By Lucia Mutikani
WASHINGTON (Reuters) - Sales at retailers rose more than expected in October to post their largest gain in seven months, further evidence the economy was regaining strength after hitting a soft patch in the summer.
But Monday's upbeat report from the Commerce Department was tempered somewhat by news that a manufacturing gauge in New York state fell this month to its lowest level since April 2009.
The sturdy retail sale report offered hope for the holiday season and the broader economy, whose recovery from the worst recession since the 1930s had slowed in the summer.
"It's a strong report and reflects that the economy is growing a bit faster than anticipated, perhaps in the 2.5 percent range," said Michael Woolfolk, senior currency strategist at BNY Mellon in New York.
Total retail sales increased 1.2 percent, boosted by purchases of motor vehicles and building materials, after advancing by 0.7 percent in September. The rise last month was almost double market expectations for a 0.7 percent gain.
It was the fourth monthly increase in retail sales and was the latest in a series of data to suggest a pick-up in economic growth momentum.
Although the New York Federal Reserve's "Empire State" general business conditions index fell to -11.1 in November from 15.7 in October, economists were little worried and pointed out that the survey was not a bellwether for the rest of the U.S. economy.
Economists had expected the index a tick down to 14 this month. The survey's forward-looking index of business conditions six months ahead was more upbeat, rising to 54.6 from 40 in October.
A loss of momentum in the U.S. recovery prompted the Federal Reserve this month to launch a controversial $600 billion round of bond buying, known as quantitative easing, to provide additional stimulus.

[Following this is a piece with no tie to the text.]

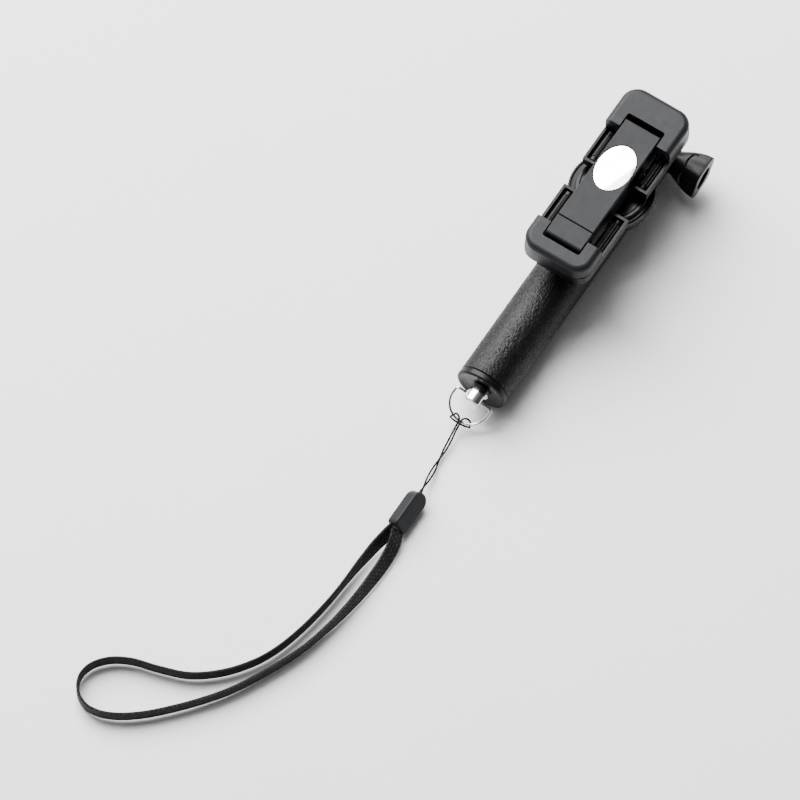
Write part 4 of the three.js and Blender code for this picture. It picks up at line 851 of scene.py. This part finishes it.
def build_turntable():
    low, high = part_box("platform_disc")
    centre = ((low.x + high.x) / 2, (low.y + high.y) / 2, 0)
    a = low.z / MM
    b = high.z / MM
    outer = (high.y - low.y) / 2 / MM
    profile = [(2.0, a), (outer, a), (outer, b), (16.5, b), (16.45, b - 0.8), (15.75, b - 0.8),
               (15.7, b), (2.0, b), (2.0, a)]
    line = eased_profile(profile, 0.22)
    segments = 480
    ribs = 80
    rings = []
    for radius, station in line:
        ring = []
        for j in range(segments):
            angle = 2 * math.pi * j / segments
            rib = 0.28 * (0.5 - 0.5 * math.cos(ribs * angle)) if radius > outer - 0.3 else 0.0
            r = (radius - rib) * MM
            ring.append((
                centre[0] + r * math.cos(angle), centre[1] + r * math.sin(angle), station * MM
            ))
        rings.append(ring)
    disc = loft("platform_disc_fine", rings, loop=True)
    finished(smooth(disc, 50), "platform_disc", BLACK)

    low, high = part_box("platform_pad")
    a = low.z / MM
    b = high.z / MM
    profile = [(4.0, a), (14.6, a), (14.6, b - 0.45), (14.15, b), (12.9, b), (12.6, b - 0.15),
               (4.0, b - 0.15), (4.0, a)]
    pad = turned("platform_pad_fine", profile, "z", centre, ease=0.2, segments=160, hollow=True)
    finished(smooth(pad, 50), "platform_pad", GLOSS)
    refined("swivel_washer", STEEL, 0.1, 2)
    refined("swivel_rivet", STEEL, 0.1, 2)


build_knob()
build_hinge_hardware()
build_turntable()

# ---------------------------------------------------------------- phone clamp


def ellipse(half_x, half_y, centre_y, z, segments=128):
    return [
        (
            half_x * math.cos(2 * math.pi * i / segments),
            centre_y + half_y * math.sin(2 * math.pi * i / segments),
            z,
        )
        for i in range(segments)
    ]


def build_bar():
    low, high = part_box("bar_cover")
    mirror_low, mirror_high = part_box("mirror")
    centre_y = (mirror_low.y + mirror_high.y) / 2
    half_x = (mirror_high.x - mirror_low.x) / 2
    half_y = (mirror_high.y - mirror_low.y) / 2
    cover = eased(corner_box("bar_cover_fine", low, high), 0.3, 4)
    evaluated(cover)
    gap = 0.22 * MM
    chamfer = 0.12 * MM
    floor = high.z - 1.1 * MM
    seat_rings = [
        (gap, floor), (gap, high.z - chamfer), (gap + 2 * chamfer, high.z + chamfer),
    ]
    seat = loft("seat_cut", [
        ellipse(half_x + grow, half_y + grow, centre_y, z) for grow, z in seat_rings
    ])
    cut(cover, [seat])
    flat = bmesh.new()
    flat.from_mesh(cover.data)
    bmesh.ops.triangulate(flat, faces=flat.faces)
    flat.to_mesh(cover.data)
    flat.free()
    finished(smooth(cover), "bar_cover", SATIN)
    refined("bar_end_cover", SATIN, 0.28, 4)

    rings = [ellipse(half_x, half_y, centre_y, floor + 0.1 * MM)]
    rim_z = high.z - 0.12 * MM
    crown = mirror_high.z - rim_z
    rings.append(ellipse(half_x, half_y, centre_y, rim_z - 0.1 * MM))
    steps = 14
    for i in range(steps):
        angle = math.pi / 2 * i / steps
        share = 0.985 * math.cos(angle)
        rings.append(ellipse(
            half_x * share, half_y * share, centre_y, rim_z + crown * (1 - share * share)
        ))
    mirror = loft("mirror_fine", rings)
    finished(smooth(mirror, 40), "mirror", MIRROR)


CLAW_FILLET = 2.4
CLAW_CORNER = 7.0
CLAW_NOTCH_HALF = 8.55


def claw_outline(half, inner, outer, radius, steps=16):
    """A strip from inner to outer along Y whose two outer corners are round."""
    out = 1 if outer > inner else -1
    points = [(-half, inner), (half, inner)]
    for side, first, last in ((1, 0.0, 90.0), (-1, 90.0, 180.0)):
        for i in range(steps + 1):
            angle = math.radians(first + (last - first) * i / steps)
            points.append((
                side * (half - radius) + radius * math.cos(angle),
                outer - out * radius + out * radius * math.sin(angle),
            ))
    return points


def build_claw(node, out, notch_depth):
    low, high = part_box(node)
    half = high.x / MM
    leg = (low.y if out > 0 else high.y) / MM
    outer = (high.y if out > 0 else low.y) / MM
    foot = low.z / MM
    top = high.z / MM
    past = leg - out * 3
    rings = []
    for z in (foot - CLAW_FILLET, top - CLAW_FILLET):
        rings.append([(x * MM, y * MM, z * MM)
                      for x, y in claw_outline(half, past, outer, CLAW_CORNER)])
    steps = 10
    for i in range(1, steps + 1):
        angle = math.pi / 2 * i / steps
        inset = CLAW_FILLET * (1 - math.cos(angle))
        z = top - CLAW_FILLET + CLAW_FILLET * math.sin(angle)
        outline = claw_outline(half - inset, past, outer - out * inset, CLAW_CORNER - inset)
        rings.append([(x * MM, y * MM, z * MM) for x, y in outline])
    claw = loft(node + "_fine", rings)
    notch = outer - out * notch_depth
    corner = 1.0
    notch_line = claw_outline(CLAW_NOTCH_HALF, leg - out * 9, notch, corner, 6)
    relief_line = claw_outline(CLAW_NOTCH_HALF, leg - out * 9, notch + out * 0.9, corner, 6)
    cutters = [
        loft("notch_cut", [[(x * MM, y * MM, z * MM) for x, y in notch_line]
                           for z in (foot - 9, top + 1)]),
        loft("relief_cut", [[(x * MM, y * MM, z * MM) for x, y in relief_line]
                            for z in (foot - 9, top - 1.5)]),
        corner_box("foot_cut", (-20 * MM, min(past, outer) * MM - 9 * MM, (foot - 9) * MM),
                   (20 * MM, max(past, outer) * MM + 9 * MM, foot * MM)),
    ]
    y_leg = sorted((leg, leg - out * 9))
    cutters.append(corner_box(
        "leg_cut", (-20 * MM, y_leg[0] * MM, (foot - 9) * MM),
        (20 * MM, y_leg[1] * MM, (top + 1) * MM)
    ))
    ear_x, ear_half, pivot_inset = 11.9, 1.0, 1.4
    slot_end = leg + out * (pivot_inset + 1.8)
    y_slot = sorted((leg - out, slot_end))
    for side in (-1, 1):
        cutters.append(corner_box(
            f"ear_cut{side}",
            ((side * ear_x - ear_half) * MM, y_slot[0] * MM, (foot - 1) * MM),
            ((side * ear_x + ear_half) * MM, y_slot[1] * MM, (foot + 4.1) * MM),
        ))
    cut(claw, cutters)
    eased(claw, 0.3, 4, 40)
    finished(claw, node, CLAW)


build_bar()
build_claw("upper_claw", 1, 12.6)
build_claw("lower_claw", -1, 6.8)
for frame_node in ("upper_frame", "lower_frame"):
    refined(frame_node, BLACK, 0.22)
for hidden in ("clamp_base", "clamp_tongue"):
    refined(hidden, BLACK, 0.25)
for index in range(1, 5):
    refined(f"grip_pad_{index}", STRIP, 0.1, 2)
    refined(f"claw_pin_{index}", STEEL, 0.12, 3)
    refined(f"frame_screw_{index}", STEEL, 0.12, 2)
for index in (1, 2):
    refined(f"cover_screw_{index}", STEEL, 0.12, 2)
for side_name in ("left", "right"):
    refined(f"clamp_spring_{side_name}", STEEL, 0.04, 1)

# ---------------------------------------------------------- floor and lights


def make_floor():
    half = 3.0
    corners = [(-half, -half), (half, -half), (half, half), (-half, half)]
    floor = make("floor", [(x, y, -0.0006) for x, y in corners], [(0, 1, 2, 3)])
    r = Recipe("floor_paper", (0.93, 0.93, 0.93), 0.9, specular=0.1)
    r.vary_colour(r.noise(60, 3), (0.945, 0.945, 0.945))
    floor.data.materials.append(r.material)


def area_light(name, place, size, power):
    data = bpy.data.lights.new(name, "AREA")
    data.shape = "RECTANGLE"
    data.size, data.size_y = size
    data.energy = power
    light = bpy.data.objects.new(name, data)
    bpy.context.scene.collection.objects.link(light)
    light.location = place
    aim = Vector((0, -0.1, 0)) - Vector(place)
    light.rotation_euler = aim.to_track_quat("-Z", "Y").to_euler()


def make_world(dark, bright):
    """A pale room, bright towards the upper left and dim on the right."""
    world = bpy.data.worlds.new("studio")
    world.use_nodes = True
    tree = world.node_tree
    place = tree.nodes.new("ShaderNodeTexCoord")
    toward = tree.nodes.new("ShaderNodeVectorMath")
    toward.operation = "DOT_PRODUCT"
    toward.inputs[1].default_value = Vector((-0.8, 0.35, 0.5)).normalized()
    level = tree.nodes.new("ShaderNodeMapRange")
    level.inputs["From Min"].default_value = -0.1
    level.inputs["From Max"].default_value = 0.9
    level.inputs["To Min"].default_value = dark
    level.inputs["To Max"].default_value = bright
    tree.links.new(place.outputs["Generated"], toward.inputs[0])
    tree.links.new(toward.outputs["Value"], level.inputs["Value"])
    tree.links.new(level.outputs["Result"], tree.nodes["Background"].inputs["Strength"])
    tree.nodes["Background"].inputs["Color"].default_value = (1, 1, 1, 1)
    bpy.context.scene.world = world


make_floor()
make_world(0.08, 0.6)
area_light("key", (-1.0, 0.45, 1.2), (1.5, 1.5), 120)
area_light("top", (-0.2, 0.22, 1.15), (0.42, 0.42), 3.5)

Analysts said the U.S. central bank could shift toward a smaller stimulus package if economic data continues to show underlying strength in the recovery.
A second report from the Commerce Department showed business inventories rose 0.9 percent to $1.40 trillion, the highest level since March 2009, after increasing by a revised 0.9 percent in August.
Economists had expected September inventories to rise 0.8 percent from a previously reported 0.6 percent increase in August.
September's larger-than-expected increase in inventories and August's upward revision suggest the government might raise its preliminary GDP growth estimate when it publishes its first revision this month.
Initial estimates put third-quarter GDP at a 2.0 percent annual rate.
U.S. financial markets were little moved by the reports. Stocks on Wall Street were marginally up, while the dollar pared gains against the euro and the yen.
Motor vehicle and parts purchases surged 5.0 percent last month, also the largest increase since March, after rising 1.5 percent in September.
Excluding autos, sales rose 0.4 percent last month after a 0.5 percent increase the prior month. Markets had expected sales excluding autos to rise 0.4 percent in October.
Building materials and garden equipment sales rose 1.9 percent last month, the largest gain since April, after increasing 1.3 percent in September.
October's retail sales report showed gains across most categories, offering hope that consumers will support the economy, despite a 9.6 percent unemployment rate. Data so far for October, including nonfarm payrolls and manufacturing, have pointed to a pick-up in the growth pace.
Retail sales in October were also lifted by receipts at gasoline stations, which rose 0.8 percent after increasing 1.2 percent in September. Clothing and clothing accessories sales gained 0.7 percent, while receipts at sporting goods, hobby and book stores rose 1.0 percent, the largest increase since March.
Core retail sales, which exclude autos, gasoline and building materials, rose 0.2 percent after a 0.4 percent increase in September.
Core sales correspond most closely with the consumer spending component of the government's gross domestic product report. Spending, which accounts for 70 percent of U.S. economic activity, increased at a 2.6 percent annual rate in the third quarter.
However, purchases at electronics and appliance stores fell 0.7 percent in October. Furniture sales also fell 0.7 percent last month.